> Objective
Below are entries. Pull out all lines containing "axes".

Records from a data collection
※ ※ ※

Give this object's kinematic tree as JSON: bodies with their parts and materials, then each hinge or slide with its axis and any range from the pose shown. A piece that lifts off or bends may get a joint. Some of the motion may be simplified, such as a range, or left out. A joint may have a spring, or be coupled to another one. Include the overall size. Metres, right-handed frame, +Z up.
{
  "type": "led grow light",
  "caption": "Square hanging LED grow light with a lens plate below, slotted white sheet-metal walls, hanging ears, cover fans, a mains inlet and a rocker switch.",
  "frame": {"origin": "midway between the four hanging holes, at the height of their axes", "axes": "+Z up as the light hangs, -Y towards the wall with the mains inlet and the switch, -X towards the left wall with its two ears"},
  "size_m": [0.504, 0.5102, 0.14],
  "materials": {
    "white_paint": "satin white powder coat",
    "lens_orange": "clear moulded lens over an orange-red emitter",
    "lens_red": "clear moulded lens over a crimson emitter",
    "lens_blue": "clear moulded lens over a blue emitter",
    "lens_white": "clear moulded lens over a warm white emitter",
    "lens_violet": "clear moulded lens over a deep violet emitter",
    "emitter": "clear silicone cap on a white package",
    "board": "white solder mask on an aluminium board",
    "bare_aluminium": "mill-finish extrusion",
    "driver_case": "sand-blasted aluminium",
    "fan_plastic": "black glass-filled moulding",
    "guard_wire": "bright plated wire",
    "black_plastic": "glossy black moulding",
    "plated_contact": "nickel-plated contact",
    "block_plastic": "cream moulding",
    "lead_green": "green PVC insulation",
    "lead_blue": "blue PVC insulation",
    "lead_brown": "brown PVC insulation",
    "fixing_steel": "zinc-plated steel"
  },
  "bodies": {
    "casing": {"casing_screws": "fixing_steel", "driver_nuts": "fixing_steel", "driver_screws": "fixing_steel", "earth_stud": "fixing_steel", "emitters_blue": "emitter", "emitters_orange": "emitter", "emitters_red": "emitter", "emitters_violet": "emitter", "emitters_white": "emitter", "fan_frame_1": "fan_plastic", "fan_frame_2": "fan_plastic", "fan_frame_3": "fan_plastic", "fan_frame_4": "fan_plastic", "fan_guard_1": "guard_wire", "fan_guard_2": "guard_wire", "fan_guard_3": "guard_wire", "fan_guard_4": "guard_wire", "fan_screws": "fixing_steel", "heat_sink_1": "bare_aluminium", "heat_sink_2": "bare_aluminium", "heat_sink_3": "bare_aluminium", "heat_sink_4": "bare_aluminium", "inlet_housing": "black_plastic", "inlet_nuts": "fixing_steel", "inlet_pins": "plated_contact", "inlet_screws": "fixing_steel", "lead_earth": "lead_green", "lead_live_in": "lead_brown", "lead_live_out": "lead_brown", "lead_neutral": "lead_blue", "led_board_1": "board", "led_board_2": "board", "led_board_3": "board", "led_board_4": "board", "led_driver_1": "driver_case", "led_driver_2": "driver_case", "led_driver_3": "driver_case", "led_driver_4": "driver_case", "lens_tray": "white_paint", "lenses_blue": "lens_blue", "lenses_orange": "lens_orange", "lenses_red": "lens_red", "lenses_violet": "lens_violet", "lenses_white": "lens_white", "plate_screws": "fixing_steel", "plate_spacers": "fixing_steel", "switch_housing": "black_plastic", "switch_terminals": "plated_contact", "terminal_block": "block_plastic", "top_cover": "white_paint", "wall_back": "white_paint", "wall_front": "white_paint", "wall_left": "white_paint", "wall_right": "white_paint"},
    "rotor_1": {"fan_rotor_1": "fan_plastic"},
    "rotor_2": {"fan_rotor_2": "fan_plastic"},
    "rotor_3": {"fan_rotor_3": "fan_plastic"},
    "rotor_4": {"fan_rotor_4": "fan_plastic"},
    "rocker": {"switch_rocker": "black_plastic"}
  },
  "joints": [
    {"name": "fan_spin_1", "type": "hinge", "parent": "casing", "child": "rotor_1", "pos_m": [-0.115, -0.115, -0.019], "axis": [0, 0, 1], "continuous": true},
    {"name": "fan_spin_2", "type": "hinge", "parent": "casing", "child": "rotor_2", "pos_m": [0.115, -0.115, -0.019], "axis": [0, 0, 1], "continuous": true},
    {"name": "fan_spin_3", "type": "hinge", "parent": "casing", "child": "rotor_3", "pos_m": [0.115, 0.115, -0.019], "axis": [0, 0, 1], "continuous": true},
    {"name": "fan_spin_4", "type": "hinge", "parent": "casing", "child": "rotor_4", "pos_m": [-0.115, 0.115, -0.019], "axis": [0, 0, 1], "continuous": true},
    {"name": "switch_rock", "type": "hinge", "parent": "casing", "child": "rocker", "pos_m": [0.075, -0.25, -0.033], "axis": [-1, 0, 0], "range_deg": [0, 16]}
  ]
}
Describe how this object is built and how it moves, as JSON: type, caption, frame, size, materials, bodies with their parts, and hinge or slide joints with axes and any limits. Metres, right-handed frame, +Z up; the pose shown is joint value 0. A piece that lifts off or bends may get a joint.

※ ※ ※

> Problem solution
  "frame": {"origin": "midway between the four hanging holes, at the height of their axes", "axes": "+Z up as the light hangs, -Y towards the wall with the mains inlet and the switch, -X towards the left wall with its two ears"},
Describe how this object is built and how it moves, as JSON: type, caption, frame, size, materials, bodies with their parts, and hinge or slide joints with axes and any limits. Metres, right-handed frame, +Z up; the pose shown is joint value 0. A piece that lifts off or bends may get a joint.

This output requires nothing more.